Left- and right-leaning analysts agree that the opposition is preoccupied with its leadership competition, while the intra-left struggle weakens their chances of replacing Fidesz any time soon.

In an interview with InfoRádió, Ervin Csizmadia, director of the Centre for Fair Political Analysis says that Hungary’s main political battles are taking place within the opposition parties – rather than between the government and the opposition. The liberal analyst points out that since the April election, the opposition has returned to its fragmented state. The far-right Our Homeland party – Csizmadia remarks – has gained momentum, while the parties of the broad anti-government coalition have resumed their competition for leadership. Jobbik has started to disintegrate, the LMP and the MSZP focus on separate policy issues, while Democratic Coalition and Momentum try to come up with a grand narrative that could secure them leadership on the Left.

Heti Világgazdaság’s Árpád W. Tóta wonders whether the opposition stands any chance of winning elections. In a comment on DK leader Ferenc Gyurcsány’s recent statements and Facebook posts claiming that the Democratic Coalition is ‘getting ready’, the left-liberal journalist claims that the only credible alternative to Fidesz is in fact Ferenc Gyurcsány’s DK. Tóta suggests that sooner or later voters dissatisfied with the current government will realize that.

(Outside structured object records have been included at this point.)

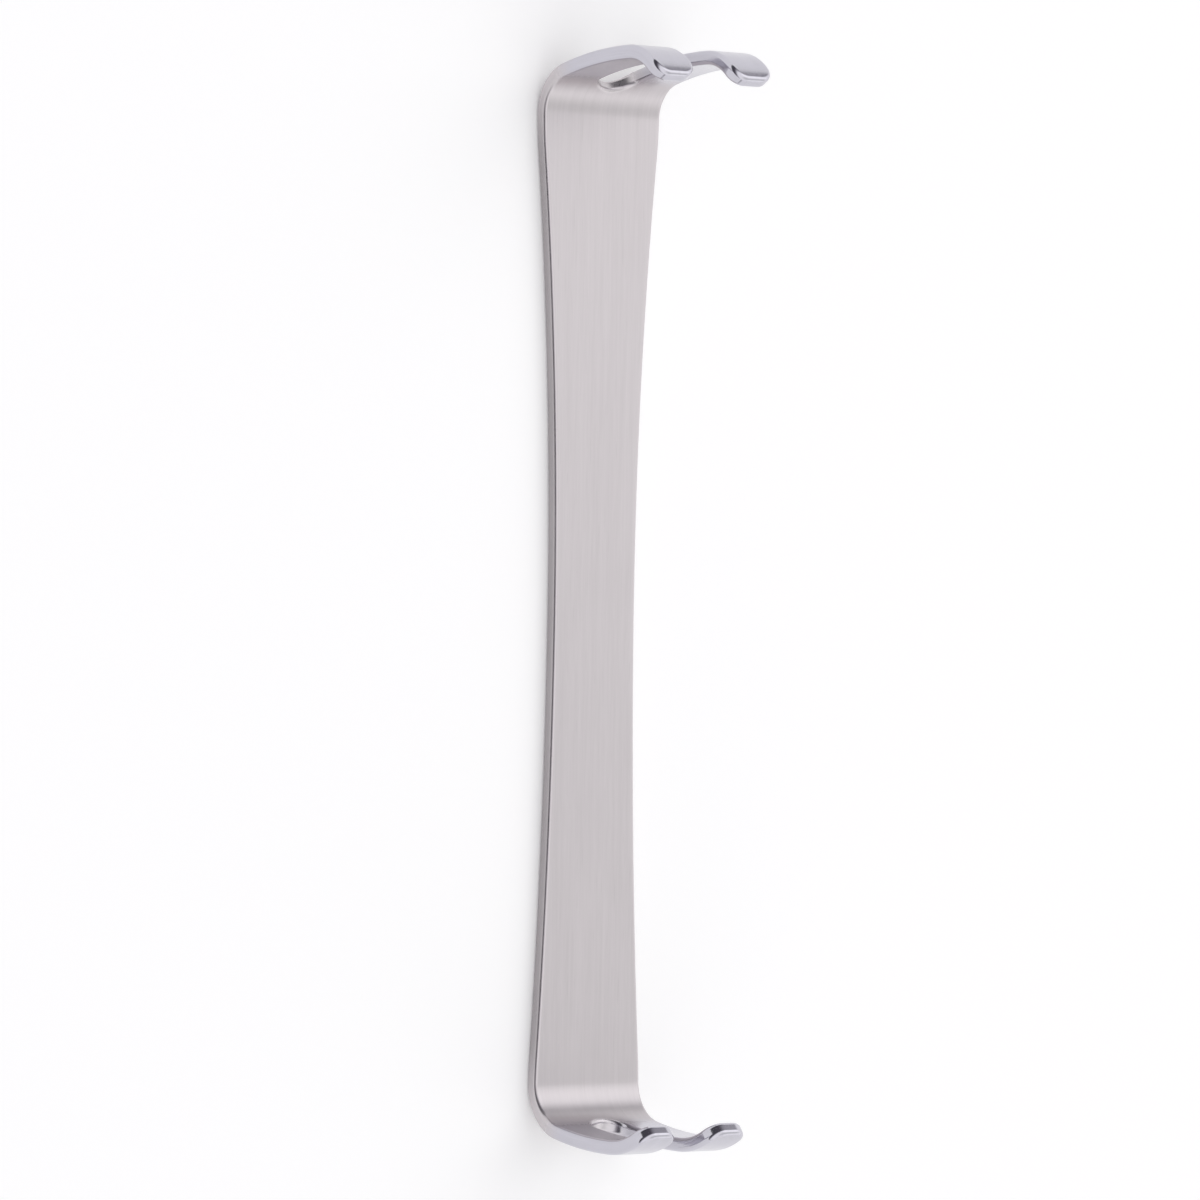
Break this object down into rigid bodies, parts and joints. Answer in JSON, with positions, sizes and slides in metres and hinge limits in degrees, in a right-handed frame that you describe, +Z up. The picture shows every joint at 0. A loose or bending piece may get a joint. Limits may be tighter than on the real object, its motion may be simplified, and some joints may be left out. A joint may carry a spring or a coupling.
{
  "type": "handheld surgical retractor",
  "caption": "Hand retractor bent from one strip of sheet steel, with a flat waisted handle and a hooked, forked blade at each end, for holding tissue aside.",
  "frame": {"origin": "centre of the length and width, on the back face of the handle, which is the face it lies on", "axes": "+Y along the handle towards the wider blade, +X across the handle, +Z up, the way both blades stand"},
  "size_m": [0.0204, 0.15, 0.027],
  "materials": {
    "steel": "satin stainless steel"
  },
  "bodies": {
    "root": {"retractor": "steel"}
  },
  "joints": []
}
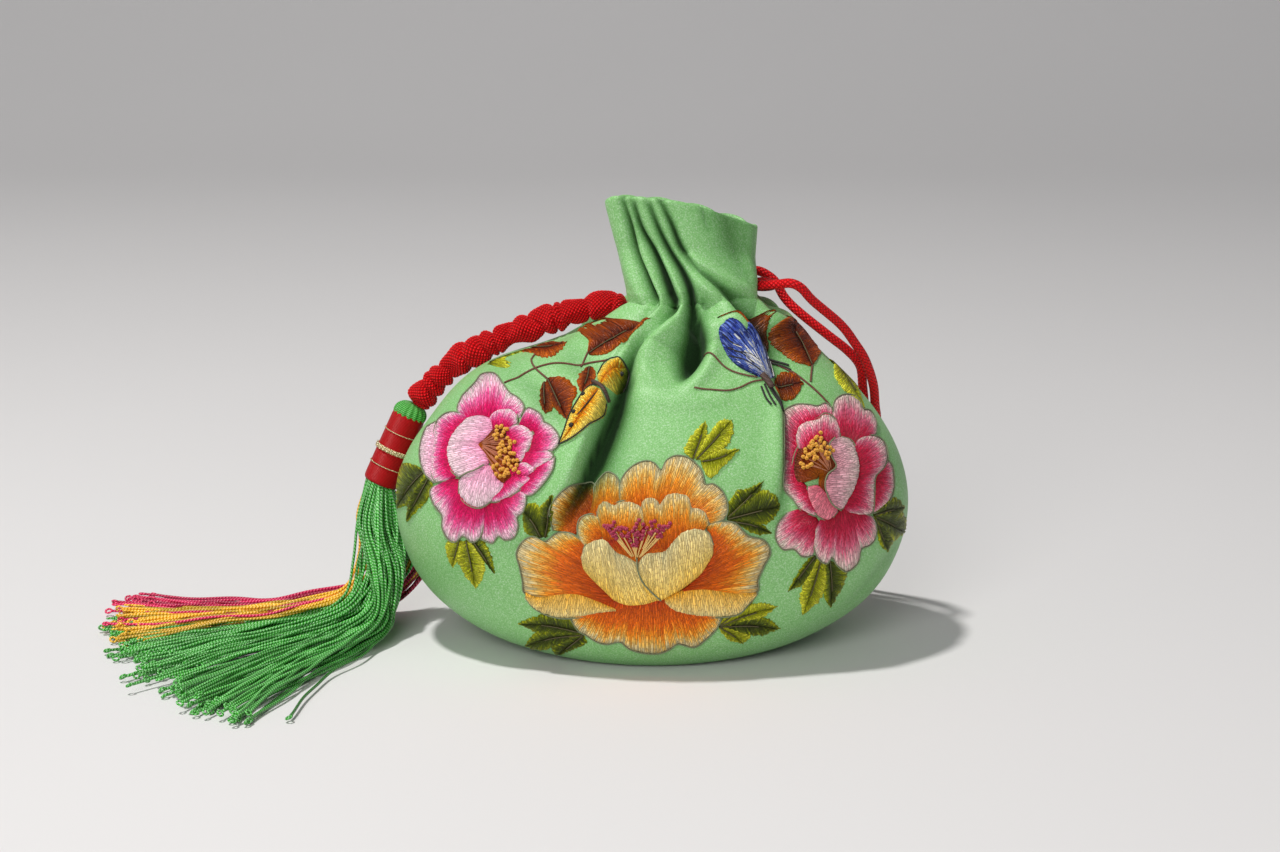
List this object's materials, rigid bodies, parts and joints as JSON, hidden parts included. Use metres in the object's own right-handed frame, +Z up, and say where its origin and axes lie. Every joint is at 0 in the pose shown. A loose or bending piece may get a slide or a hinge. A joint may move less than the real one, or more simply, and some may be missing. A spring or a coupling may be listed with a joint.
{
  "type": "embroidered drawstring pouch",
  "caption": "Quilted satin drawstring pouch with embroidered flowers, a gathered neck and frill, a knotted cord ending in a tassel on one side and a plain pull cord on the other.",
  "frame": {"origin": "middle of the flat base that the pouch stands on", "axes": "+X to the right of the embroidered front, along the widest size; +Y from the front to the back; +Z up, from the base to the frill"},
  "size_m": [0.2566, 0.1666, 0.1431],
  "materials": {
    "satin_green": "satin weave with a soft sheen",
    "wadding_white": "matt padded wadding",
    "lining_green": "smooth lining cloth",
    "cord_red": "braided silk cord",
    "wrap_red": "silk thread wound side by side",
    "gold_thread": "metallic gold thread",
    "strand_green": "twisted silk strand",
    "strand_yellow": "twisted silk strand",
    "strand_pink": "twisted silk strand"
  },
  "bodies": {
    "pouch": {"front_panel": "satin_green", "back_panel": "satin_green", "front_wadding": "wadding_white", "back_wadding": "wadding_white", "front_lining": "lining_green", "back_lining": "lining_green", "front_channel": "satin_green", "back_channel": "satin_green", "left_drawcord": "cord_red", "right_drawcord": "cord_red"},
    "front_frill": {"front_frill": "satin_green"},
    "back_frill": {"back_frill": "satin_green"},
    "knotted_cord": {"knotted_cord": "cord_red"},
    "tassel_head": {"tassel_core": "strand_green", "tassel_wrap": "wrap_red", "tassel_cap": "strand_green", "upper_gold_thread": "gold_thread", "gold_braid": "gold_thread", "lower_gold_thread": "gold_thread"},
    "tassel_skirt": {"pink_strands": "strand_pink", "yellow_strands": "strand_yellow", "green_back_strands": "strand_green", "green_middle_strands": "strand_green", "green_front_strands": "strand_green"},
    "pull_cord": {"pull_cord": "cord_red"}
  },
  "joints": [
    {"name": "front_frill_flap", "type": "hinge", "parent": "pouch", "child": "front_frill", "pos_m": [0.0125, -0.011, 0.1148], "axis": [0.9968, 0, 0.0797], "range_deg": [0, 25]},
    {"name": "back_frill_flap", "type": "hinge", "parent": "pouch", "child": "back_frill", "pos_m": [0.0125, 0.011, 0.1148], "axis": [-0.9968, 0, -0.0797], "range_deg": [0, 25]},
    {"name": "knotted_cord_lift", "type": "hinge", "parent": "pouch", "child": "knotted_cord", "pos_m": [-0.0079, 0.001, 0.1089], "axis": [0, 1, 0], "range_deg": [0, 40]},
    {"name": "tassel_swing", "type": "hinge", "parent": "knotted_cord", "child": "tassel_head", "pos_m": [-0.0766, 0.0177, 0.0708], "axis": [0, 1, 0], "range_deg": [0, 45]},
    {"name": "strands_swing", "type": "hinge", "parent": "tassel_head", "child": "tassel_skirt", "pos_m": [-0.0922, 0.016, 0.0481], "axis": [0, 1, 0], "range_deg": [0, 25]},
    {"name": "pull_cord_lift", "type": "hinge", "parent": "pouch", "child": "pull_cord", "pos_m": [0.0295, 0, 0.116], "axis": [0, -1, 0], "range_deg": [0, 45]}
  ]
}
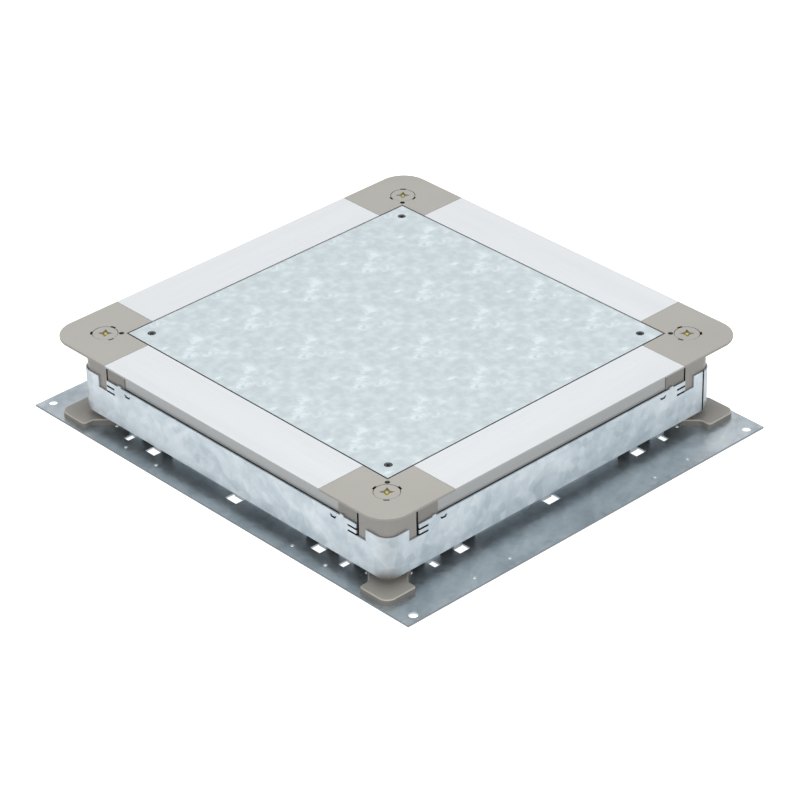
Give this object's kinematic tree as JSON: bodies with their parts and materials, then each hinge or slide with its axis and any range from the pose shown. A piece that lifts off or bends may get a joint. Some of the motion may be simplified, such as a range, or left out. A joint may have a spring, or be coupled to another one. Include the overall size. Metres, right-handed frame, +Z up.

As for the prospects of an opposition victory, he is confident that if voters get fed up with Fidesz, they will not hesitate to back Ferenc Gyurcsány despite his controversial record as PM. He goes on to speculate that if the Democratic Coalition ever gets an opportunity to govern Hungary, it could reduce corruption and would also restore good relations with the EU by behaving differently than what Tóta calls ‘redneck Fascist’ Fidesz. It might not however achieve more than that, he adds. Even if Gyurcsány fails to achieve anything beyond merely defeating Fidesz, Tóta would call it a victory, nevertheless.

On Mandiner, Milán Constantinovits finds it unlikely that Péter Márki-Zay, the opposition’s frontrunner in the April election could boost the opposition’s chances by launching a new party. The conservative blogger thinks that Márki-Zay stands no chance of uniting the opposition. The opposition is unlikely to become a real challenge for Fidesz as long as the Left is dominated by Ferenc Gyurcsány, Constantinovits asserts.

In Vasárnap, Zoltán Kaszab writes that the opposition is weightless and therefore voters do not care in the least about what they say or do. The pro-government pundit thinks that opposition parties which were utterly defeated in the April election are resorting to anti-government demagoguery to boost their support. As examples, Kaszab mentions the demonstrations against the self-employed tax reform, the adjustment of preferential energy price schemes and the decree on logging. The lack of mass public support for the opposition’s agenda is a clear indication that Hungarians are happy with the government and appreciate its efforts to save Hungarians from the consequences of the global economic crisis, Kaszab contends.

Summarizing a recent analysis by his 21st Century Institute, conservative analyst Ervin Nagy writes that the opposition is still fragmented and polarized both ideologically and institutionally, and therefore its popularity has further declined since April. He adds that the competition among the fragmented opposition parties also reduces their chance to show unity in the next European Parliamentary and municipal elections. He also deems it unlikely that Péter Márki-Zay could set up a new party that can unite the opposition. On the contrary, mushrooming opposition parties will hinder anti-government cooperation and coordination as the opposition parties will compete with each other for the same pool of voters, Nagy concludes.